Although the site was soon liberated of all its existing brewing equipment, it took on yet another purpose. As a studio for film and television. For eight years, shows such as Luther and Silent Witness leaned heavily on the site, while feature films also called on the gritty, industrial environs.

“I’d often do beers for the crew and they loved the idea. Then they’d enquire about coming back to use the site and also if I’d do another beer. Gladly!” says Hatch. “We’d have anything from a zombie film to a gangster flick. With buildings as old as 1724 right up to the late eighties, it was no surprise we became so desirable.”

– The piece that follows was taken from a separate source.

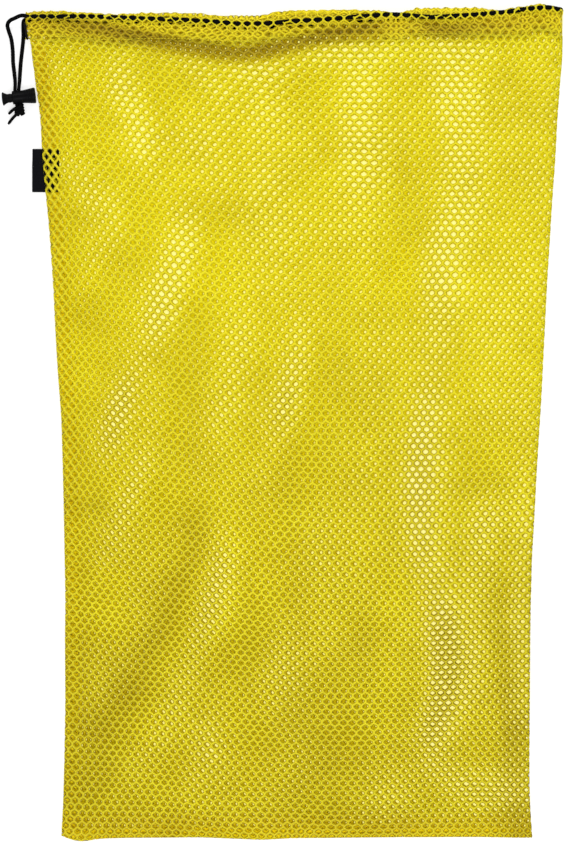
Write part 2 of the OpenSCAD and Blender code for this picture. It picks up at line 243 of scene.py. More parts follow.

More than 120 productions were filmed there over those eight years. So brewing with the sound of AK47 guns going off outside, or a building being blown up, became the norm. But in 2014, it was announced that Chinese group Greenland had bought the site.

Its first venture in the UK, Greenland took on a site with brewing still very much part of its character. Much of the area has changed beyond recognition with more than 600 homes being built on the old brewery grounds. But a working microbrewery and a brewery exhibition are still very much part of the group’s plans as the housing build nears its end.

Brewing will be a firm part of central Wandsworth once again, just in a different guise.

“I’ve seen the London brewing sector change. When the London Brewing Alliance was founded there was around six members,” says Hatch. “And one of those was Windsor & Eton, which was outside the M25. And now there are more than 100 members. What’s happened is marvellous and staggering.”

The London scene will no doubt grow and develop even further but for Hatch, as long as he’s still brewing then he’s more than happy to play his part.

“Paddy Johnson, co-founder of Windsor & Eton, came on a tour some years ago. He said I was very fortunate, so I asked him why. And he simply told me that I’m able to brew what I want, when I want and without the commercial pressures that most breweries experience. He told me that so many would want to be in my position.

“And you know what? He’s right. I’m the luckiest brewer in London.”